Functional Hollow Fiber Adsorbent Materials with a Self-Regulating Composite Outer Layer for Gas Purification with Energy Efficient Electrothermal Regeneration

Hollow fiber adsorbents have potential to overcome high pressure drop, adsorbent bed settling, and channeling problems in fixed bed adsorption systems. A coaxial spinning method was used for the synthesis of hollow fibers with an outer layer of electrically conducting polyvinylidene fluoride/carbon black composite with a positive temperature coefficient of resistivity and an inner layer of zeolite 13X/polyethersulphone adsorbent.

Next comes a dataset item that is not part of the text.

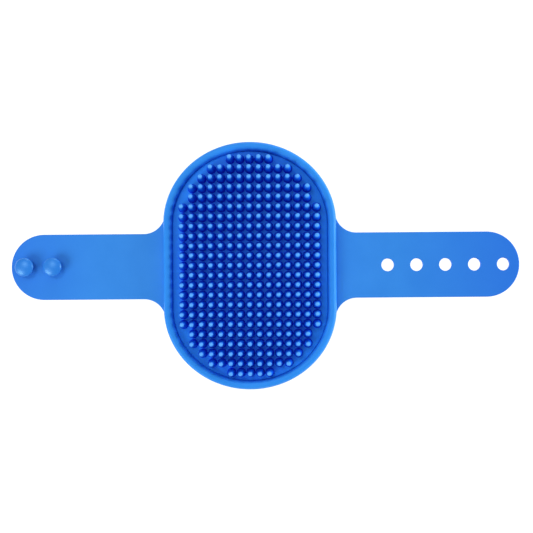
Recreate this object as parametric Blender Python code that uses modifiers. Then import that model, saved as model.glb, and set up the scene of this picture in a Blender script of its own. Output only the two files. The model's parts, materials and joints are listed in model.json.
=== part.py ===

The outer layer was optimized for self-limiting/regulating alternating current (AC) electrothermal regeneration. A fiber cartridge was constructed for studying the dynamic breakthrough and adsorbent regeneration characteristics. The breakthrough results for water vapor adsorption were analyzed by Wheeler-Jonas, Linear Driving Force (LDF) and Richards sigmoidal models. The isosteric enthalpy and kinetics for adsorption were determined for static vapor adsorption. The LDF adsorption kinetics observed at low surface coverage change to a stretched exponential kinetic model with increasing surface coverage. Intraparticle diffusion in the zeolite crystalline porous structure was rate-determining for water vapor breakthrough characteristics.